Nevins will spend anywhere from 20 to 200 hours or more on a cryptex, depending on the design and materials used. He works with a variety of woods, metals, and stones including white oak, mahogany, purple heart, bloodwood, ebony, cocobolo, holly, brass, polished aluminum, marbles and granites. His pieces are considered art by his happy customers who have posted pages of praise on his Web site, www.cryptex.org.

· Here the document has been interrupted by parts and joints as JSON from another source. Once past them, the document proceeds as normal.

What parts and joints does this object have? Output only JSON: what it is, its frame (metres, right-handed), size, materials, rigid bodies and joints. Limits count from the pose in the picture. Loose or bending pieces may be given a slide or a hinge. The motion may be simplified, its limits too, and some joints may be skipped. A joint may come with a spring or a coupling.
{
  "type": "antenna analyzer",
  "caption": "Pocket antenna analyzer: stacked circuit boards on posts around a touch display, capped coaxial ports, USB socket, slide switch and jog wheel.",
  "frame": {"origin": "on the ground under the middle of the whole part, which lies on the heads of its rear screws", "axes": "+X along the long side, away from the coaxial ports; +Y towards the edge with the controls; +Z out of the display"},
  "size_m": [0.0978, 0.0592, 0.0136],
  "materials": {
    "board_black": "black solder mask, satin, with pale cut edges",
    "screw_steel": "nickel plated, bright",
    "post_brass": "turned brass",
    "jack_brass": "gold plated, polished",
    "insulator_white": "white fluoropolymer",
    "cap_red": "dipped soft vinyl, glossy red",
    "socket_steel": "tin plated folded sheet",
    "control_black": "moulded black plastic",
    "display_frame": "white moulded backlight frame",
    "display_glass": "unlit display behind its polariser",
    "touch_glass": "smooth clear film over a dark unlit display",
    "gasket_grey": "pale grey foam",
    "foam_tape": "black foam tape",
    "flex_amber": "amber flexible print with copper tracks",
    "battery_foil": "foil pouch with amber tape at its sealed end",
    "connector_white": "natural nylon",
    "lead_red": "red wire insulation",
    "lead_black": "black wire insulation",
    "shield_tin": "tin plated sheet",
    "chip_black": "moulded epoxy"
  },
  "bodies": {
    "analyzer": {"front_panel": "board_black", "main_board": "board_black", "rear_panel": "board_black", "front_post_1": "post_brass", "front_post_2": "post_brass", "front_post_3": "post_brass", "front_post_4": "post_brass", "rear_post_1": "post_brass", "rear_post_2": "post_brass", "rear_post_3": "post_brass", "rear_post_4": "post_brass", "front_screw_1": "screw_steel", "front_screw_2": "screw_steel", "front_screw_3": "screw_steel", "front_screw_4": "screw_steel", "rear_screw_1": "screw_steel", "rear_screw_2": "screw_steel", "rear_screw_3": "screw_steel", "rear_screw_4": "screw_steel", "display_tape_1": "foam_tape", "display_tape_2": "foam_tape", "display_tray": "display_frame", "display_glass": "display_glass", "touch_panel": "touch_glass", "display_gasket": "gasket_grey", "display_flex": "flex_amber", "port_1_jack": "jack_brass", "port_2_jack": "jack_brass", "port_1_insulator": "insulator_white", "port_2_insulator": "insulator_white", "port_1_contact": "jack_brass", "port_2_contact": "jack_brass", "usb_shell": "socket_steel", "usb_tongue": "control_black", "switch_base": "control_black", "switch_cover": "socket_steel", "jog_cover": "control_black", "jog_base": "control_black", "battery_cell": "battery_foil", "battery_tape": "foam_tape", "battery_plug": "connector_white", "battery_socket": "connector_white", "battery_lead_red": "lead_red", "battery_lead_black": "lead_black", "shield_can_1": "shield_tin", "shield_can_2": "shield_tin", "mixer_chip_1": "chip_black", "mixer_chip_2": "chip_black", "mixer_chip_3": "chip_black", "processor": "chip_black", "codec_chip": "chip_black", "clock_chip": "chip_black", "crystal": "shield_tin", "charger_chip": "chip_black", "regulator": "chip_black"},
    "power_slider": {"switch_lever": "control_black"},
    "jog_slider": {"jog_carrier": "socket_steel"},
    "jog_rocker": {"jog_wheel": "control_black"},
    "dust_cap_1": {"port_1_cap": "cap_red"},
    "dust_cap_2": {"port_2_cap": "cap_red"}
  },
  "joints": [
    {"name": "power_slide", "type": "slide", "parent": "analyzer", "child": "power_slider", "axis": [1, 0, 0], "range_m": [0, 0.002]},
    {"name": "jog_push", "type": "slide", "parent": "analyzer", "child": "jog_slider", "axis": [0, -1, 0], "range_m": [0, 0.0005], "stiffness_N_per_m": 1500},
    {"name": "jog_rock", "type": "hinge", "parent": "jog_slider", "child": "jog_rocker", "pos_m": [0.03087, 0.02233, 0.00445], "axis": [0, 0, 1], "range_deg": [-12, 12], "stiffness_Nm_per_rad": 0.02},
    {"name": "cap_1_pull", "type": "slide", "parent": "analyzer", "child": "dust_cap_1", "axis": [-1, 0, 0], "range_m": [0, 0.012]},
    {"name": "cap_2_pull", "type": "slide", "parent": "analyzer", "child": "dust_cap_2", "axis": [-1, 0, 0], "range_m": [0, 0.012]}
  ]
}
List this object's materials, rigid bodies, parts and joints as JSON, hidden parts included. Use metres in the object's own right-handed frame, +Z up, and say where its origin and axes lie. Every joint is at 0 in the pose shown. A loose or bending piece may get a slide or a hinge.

But perfectionism is time-consuming, and Nevins is only one person, and there are only 24 hours in a day, and orders are backing up. So, Nevins experimented with a design he calls a "replica"-a cryptex which is partly machine made, partly handcrafted. Replicas can be made four a day versus four a month for the handcrafted model. They are also more affordable-in the $250 range. (His commissioned pieces can also sell well below a thousand dollars, but one particular piece-a cryptex within a cryptex, modeled after The Da Vinci Code right down to the vial of vinegar-fetched $8,000.)

By the way, Leonardo da Vinci never really made a cryptex. Most people think the cryptex device was conceptualized by the original Renaissance man, but there is no historical evidence that supports this assumption that Dan Brown's fictional account helped perpetuate. (Some curious scholars believe it to be true and have written to Nevins to ask for his sources for the "secret" of da Vinci's cryptex.) Nor could a cryptex be built according to the specifications in the Brown novel, says Nevins. "The marble would have to be at least 1/8 inch thick, which would make the cylinder much larger than the one described in the novel."

So is Nevins a modern day da Vinci? Perhaps. He likes to think da Vinci would have appreciated his artistry and pure design in addition to the cryptex's machinations. And like da Vinci, others have imitated Nevins-more Web sites selling variations of the cryptex have cropped up. But there was only one da Vinci. And there's only one Justin Nevins.